═══ Data segment
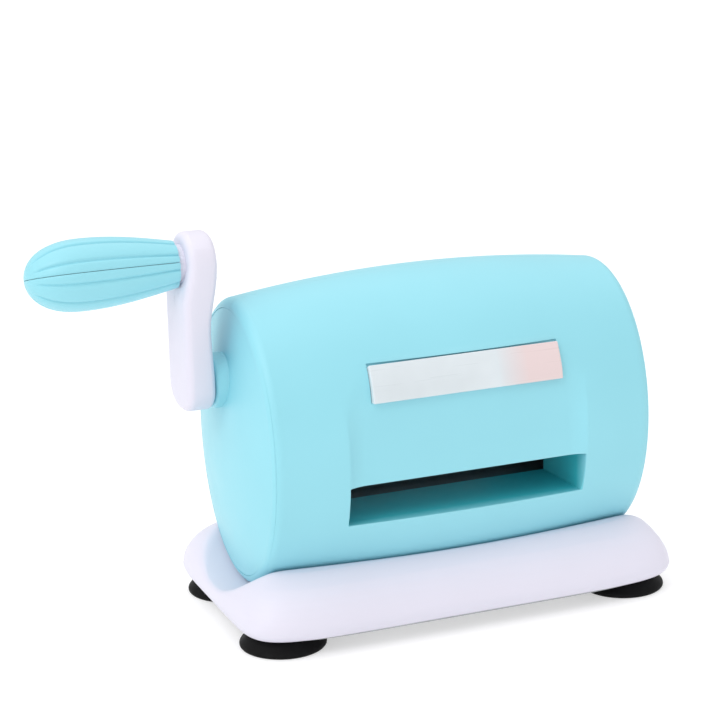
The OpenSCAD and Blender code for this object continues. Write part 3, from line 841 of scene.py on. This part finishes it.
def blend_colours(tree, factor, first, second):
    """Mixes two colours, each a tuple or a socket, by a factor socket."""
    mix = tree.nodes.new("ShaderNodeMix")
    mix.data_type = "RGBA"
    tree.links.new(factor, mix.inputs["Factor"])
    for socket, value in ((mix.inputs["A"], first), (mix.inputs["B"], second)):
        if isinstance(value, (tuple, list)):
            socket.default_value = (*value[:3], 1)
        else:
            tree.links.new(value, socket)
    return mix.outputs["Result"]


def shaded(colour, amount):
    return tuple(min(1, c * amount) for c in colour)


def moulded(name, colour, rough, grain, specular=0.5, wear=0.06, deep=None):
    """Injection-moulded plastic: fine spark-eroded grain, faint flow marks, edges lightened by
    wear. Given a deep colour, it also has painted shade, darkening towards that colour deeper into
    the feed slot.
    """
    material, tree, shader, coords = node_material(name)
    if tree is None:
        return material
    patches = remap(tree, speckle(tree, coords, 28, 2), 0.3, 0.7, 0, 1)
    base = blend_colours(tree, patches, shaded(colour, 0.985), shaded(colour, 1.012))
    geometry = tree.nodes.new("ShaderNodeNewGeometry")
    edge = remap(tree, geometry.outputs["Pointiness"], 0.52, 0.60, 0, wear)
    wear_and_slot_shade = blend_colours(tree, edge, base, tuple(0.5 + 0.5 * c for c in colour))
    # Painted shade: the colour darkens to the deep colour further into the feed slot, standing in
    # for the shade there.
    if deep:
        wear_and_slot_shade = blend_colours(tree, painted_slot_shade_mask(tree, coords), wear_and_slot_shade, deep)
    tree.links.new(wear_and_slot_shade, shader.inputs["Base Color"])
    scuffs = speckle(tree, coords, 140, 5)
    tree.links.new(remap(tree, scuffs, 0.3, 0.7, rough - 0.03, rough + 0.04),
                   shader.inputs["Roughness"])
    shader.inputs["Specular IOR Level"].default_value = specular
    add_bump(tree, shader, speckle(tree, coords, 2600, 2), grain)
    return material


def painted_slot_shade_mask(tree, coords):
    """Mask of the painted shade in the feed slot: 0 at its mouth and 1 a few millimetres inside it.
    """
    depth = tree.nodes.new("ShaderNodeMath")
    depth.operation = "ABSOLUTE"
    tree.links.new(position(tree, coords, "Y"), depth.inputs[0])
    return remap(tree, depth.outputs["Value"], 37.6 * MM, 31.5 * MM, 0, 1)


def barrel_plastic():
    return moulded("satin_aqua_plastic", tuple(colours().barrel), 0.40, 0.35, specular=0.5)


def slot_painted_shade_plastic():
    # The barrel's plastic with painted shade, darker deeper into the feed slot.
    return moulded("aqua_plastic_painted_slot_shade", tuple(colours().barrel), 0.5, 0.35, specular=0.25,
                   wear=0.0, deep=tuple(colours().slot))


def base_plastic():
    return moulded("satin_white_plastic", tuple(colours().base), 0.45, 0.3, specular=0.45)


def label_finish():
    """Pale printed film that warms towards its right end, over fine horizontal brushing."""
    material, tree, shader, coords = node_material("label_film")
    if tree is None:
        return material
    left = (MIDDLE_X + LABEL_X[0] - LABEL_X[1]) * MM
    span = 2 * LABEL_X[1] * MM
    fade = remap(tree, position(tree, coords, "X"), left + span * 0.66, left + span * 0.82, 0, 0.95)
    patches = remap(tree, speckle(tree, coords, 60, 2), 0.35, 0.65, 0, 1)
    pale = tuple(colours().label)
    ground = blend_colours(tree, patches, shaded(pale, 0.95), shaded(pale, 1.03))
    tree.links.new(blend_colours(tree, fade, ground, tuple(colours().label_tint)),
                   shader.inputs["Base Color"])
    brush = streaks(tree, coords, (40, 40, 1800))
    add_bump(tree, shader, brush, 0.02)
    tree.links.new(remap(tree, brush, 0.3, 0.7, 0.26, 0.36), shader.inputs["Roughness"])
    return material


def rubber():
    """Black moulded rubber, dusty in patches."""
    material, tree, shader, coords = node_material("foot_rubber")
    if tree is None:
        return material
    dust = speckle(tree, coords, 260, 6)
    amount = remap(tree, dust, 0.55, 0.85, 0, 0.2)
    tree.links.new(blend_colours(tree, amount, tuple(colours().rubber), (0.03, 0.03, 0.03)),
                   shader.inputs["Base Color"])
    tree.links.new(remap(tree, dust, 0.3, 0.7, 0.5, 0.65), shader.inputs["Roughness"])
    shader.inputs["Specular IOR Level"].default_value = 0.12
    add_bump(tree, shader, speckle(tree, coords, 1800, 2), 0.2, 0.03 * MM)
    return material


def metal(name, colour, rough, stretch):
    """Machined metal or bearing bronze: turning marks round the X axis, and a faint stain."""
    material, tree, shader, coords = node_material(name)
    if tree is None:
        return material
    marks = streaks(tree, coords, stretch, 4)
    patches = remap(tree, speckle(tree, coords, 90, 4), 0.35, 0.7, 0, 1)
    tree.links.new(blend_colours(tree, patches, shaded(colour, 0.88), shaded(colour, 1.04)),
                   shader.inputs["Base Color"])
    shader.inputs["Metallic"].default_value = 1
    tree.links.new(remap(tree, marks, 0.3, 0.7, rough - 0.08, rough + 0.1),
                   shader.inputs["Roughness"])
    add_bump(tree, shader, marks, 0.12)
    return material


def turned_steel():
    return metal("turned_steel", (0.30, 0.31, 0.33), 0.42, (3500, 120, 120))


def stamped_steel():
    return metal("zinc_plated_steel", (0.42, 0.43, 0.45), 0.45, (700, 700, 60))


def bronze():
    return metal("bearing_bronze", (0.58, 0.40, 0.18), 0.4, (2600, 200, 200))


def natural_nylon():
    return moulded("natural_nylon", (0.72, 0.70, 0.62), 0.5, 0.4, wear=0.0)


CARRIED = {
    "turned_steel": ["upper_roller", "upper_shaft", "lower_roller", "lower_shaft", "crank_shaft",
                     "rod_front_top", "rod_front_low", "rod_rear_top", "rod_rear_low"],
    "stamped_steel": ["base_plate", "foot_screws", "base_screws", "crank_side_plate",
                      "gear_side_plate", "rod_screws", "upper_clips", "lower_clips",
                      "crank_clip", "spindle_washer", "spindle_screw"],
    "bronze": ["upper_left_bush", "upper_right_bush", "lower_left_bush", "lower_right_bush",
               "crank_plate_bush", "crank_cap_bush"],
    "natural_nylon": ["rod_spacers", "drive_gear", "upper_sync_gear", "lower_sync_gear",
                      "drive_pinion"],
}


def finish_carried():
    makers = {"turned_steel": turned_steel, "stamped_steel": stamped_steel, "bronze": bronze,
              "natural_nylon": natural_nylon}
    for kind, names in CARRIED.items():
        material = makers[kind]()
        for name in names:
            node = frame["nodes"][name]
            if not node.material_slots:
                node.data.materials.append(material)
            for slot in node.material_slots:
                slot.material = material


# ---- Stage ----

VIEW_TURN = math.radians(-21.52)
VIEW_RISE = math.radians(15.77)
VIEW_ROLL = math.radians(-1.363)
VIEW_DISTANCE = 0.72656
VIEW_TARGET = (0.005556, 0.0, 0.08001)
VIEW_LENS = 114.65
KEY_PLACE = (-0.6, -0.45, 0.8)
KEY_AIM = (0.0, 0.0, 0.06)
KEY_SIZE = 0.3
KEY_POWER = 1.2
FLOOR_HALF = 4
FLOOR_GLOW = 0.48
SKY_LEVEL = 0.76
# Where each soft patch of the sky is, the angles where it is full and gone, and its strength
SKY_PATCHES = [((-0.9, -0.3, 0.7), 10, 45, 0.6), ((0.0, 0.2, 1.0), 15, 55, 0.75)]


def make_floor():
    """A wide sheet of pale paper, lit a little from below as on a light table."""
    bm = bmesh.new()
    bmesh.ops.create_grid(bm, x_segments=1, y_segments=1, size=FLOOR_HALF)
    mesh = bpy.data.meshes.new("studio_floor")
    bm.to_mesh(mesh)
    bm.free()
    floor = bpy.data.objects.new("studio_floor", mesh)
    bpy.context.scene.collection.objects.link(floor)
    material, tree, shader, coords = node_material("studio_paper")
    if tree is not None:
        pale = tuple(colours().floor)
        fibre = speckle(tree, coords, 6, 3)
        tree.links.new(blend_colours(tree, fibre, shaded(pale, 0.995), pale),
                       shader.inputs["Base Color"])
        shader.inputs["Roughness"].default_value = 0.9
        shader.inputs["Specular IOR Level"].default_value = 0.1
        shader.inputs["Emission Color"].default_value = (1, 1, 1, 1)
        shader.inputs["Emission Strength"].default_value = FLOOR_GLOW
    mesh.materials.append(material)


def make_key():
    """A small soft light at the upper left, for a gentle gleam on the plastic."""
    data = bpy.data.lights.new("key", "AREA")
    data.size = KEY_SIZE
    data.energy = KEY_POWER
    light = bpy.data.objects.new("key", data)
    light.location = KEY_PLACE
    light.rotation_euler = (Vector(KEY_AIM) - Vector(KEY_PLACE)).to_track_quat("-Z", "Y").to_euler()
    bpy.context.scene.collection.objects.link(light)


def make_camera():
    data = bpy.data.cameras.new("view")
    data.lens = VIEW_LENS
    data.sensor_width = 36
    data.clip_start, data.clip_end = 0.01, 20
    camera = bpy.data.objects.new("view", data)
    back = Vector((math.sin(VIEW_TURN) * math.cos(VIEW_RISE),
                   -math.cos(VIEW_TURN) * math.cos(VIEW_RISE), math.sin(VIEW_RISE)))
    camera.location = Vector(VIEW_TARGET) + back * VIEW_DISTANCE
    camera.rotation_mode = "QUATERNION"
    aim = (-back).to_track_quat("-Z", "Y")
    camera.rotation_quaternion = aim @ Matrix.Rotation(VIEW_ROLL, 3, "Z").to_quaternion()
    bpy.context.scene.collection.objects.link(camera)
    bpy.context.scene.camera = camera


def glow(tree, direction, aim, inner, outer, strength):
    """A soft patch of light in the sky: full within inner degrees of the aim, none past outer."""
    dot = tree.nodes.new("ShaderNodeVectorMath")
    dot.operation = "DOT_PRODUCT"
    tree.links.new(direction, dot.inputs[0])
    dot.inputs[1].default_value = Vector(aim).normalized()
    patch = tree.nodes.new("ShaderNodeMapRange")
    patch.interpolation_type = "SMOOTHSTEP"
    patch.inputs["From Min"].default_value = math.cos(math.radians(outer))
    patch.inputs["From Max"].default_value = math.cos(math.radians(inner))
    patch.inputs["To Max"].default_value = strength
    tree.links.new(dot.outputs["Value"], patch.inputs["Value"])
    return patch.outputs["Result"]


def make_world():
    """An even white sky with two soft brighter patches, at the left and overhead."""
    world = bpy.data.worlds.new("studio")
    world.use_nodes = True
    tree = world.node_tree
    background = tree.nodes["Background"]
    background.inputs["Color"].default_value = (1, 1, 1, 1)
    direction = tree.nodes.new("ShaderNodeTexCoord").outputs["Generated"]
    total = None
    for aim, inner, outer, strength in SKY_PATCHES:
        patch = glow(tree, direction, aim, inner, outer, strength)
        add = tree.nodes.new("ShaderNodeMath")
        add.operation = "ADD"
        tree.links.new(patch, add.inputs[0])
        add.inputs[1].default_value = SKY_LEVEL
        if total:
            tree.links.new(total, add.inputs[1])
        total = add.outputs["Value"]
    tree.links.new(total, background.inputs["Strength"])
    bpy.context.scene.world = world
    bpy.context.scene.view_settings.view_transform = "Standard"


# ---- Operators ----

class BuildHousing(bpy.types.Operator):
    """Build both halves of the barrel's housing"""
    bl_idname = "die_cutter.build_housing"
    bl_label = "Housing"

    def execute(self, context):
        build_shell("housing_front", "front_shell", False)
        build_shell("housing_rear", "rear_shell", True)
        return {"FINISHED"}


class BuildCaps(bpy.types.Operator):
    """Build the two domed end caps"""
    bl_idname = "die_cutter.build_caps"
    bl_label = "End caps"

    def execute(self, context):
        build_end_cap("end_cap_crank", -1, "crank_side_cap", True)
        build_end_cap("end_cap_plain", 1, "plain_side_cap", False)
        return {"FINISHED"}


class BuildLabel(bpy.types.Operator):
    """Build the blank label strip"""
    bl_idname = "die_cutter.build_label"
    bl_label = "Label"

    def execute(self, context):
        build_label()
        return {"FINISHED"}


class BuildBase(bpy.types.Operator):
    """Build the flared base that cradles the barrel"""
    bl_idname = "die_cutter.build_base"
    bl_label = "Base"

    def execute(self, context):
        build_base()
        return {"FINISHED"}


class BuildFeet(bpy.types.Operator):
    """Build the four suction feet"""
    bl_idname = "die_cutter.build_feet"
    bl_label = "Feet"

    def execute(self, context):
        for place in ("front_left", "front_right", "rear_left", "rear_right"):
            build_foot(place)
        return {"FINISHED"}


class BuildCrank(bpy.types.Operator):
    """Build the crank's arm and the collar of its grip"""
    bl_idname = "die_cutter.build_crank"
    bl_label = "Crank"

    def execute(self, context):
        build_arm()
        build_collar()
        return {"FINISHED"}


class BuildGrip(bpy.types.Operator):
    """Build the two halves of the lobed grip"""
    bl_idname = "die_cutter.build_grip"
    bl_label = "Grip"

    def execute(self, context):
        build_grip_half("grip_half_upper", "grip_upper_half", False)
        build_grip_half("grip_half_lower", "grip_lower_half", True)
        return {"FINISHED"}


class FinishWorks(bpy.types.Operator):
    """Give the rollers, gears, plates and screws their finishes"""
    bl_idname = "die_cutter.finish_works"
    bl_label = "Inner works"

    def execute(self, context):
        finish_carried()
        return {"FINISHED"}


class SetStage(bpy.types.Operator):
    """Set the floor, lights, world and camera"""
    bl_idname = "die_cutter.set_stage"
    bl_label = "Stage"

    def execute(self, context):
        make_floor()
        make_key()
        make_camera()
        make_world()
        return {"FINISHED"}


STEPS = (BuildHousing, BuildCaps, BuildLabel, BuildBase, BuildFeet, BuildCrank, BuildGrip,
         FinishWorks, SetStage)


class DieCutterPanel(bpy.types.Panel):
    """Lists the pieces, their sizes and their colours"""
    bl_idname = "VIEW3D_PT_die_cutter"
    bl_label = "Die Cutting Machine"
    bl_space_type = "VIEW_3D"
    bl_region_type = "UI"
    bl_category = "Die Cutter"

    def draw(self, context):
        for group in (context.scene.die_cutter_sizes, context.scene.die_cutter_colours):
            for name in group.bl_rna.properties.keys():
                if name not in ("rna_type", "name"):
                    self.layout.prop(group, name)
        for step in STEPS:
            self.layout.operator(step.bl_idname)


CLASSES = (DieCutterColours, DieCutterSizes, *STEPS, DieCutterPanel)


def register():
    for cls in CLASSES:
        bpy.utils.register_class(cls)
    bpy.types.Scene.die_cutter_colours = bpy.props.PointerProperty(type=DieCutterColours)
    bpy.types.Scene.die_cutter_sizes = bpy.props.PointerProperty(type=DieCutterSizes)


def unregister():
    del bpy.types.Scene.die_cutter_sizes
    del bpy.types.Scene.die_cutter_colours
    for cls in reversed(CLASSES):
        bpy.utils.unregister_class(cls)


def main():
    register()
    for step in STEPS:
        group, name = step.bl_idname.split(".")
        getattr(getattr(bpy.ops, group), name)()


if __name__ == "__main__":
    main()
══════
#### [Written instruction]
In this exercise, copy only the lines from the opening line of the material through the line where "return tuple(min(1, c" appears.

#### [Complete answer]
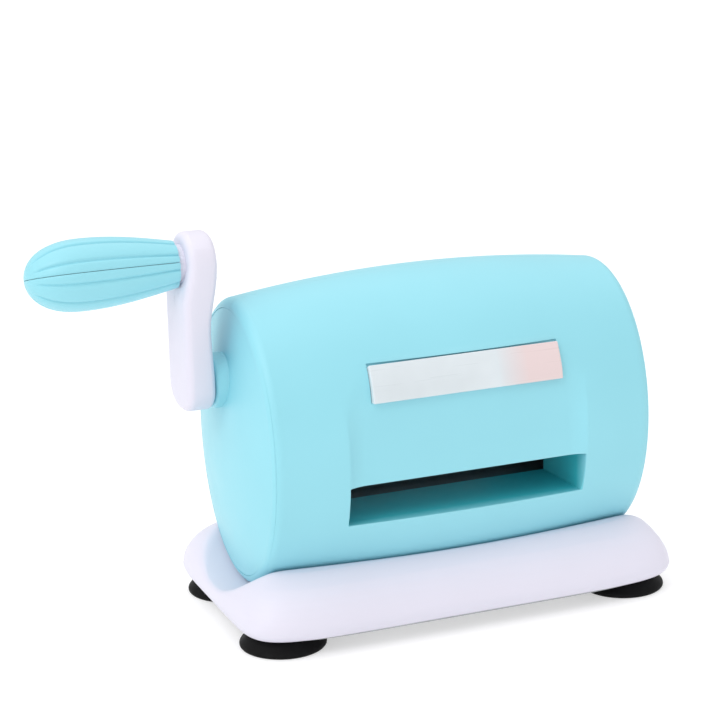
The OpenSCAD and Blender code for this object continues. Write part 3, from line 841 of scene.py on. This part finishes it.
def blend_colours(tree, factor, first, second):
    """Mixes two colours, each a tuple or a socket, by a factor socket."""
    mix = tree.nodes.new("ShaderNodeMix")
    mix.data_type = "RGBA"
    tree.links.new(factor, mix.inputs["Factor"])
    for socket, value in ((mix.inputs["A"], first), (mix.inputs["B"], second)):
        if isinstance(value, (tuple, list)):
            socket.default_value = (*value[:3], 1)
        else:
            tree.links.new(value, socket)
    return mix.outputs["Result"]


def shaded(colour, amount):
    return tuple(min(1, c * amount) for c in colour)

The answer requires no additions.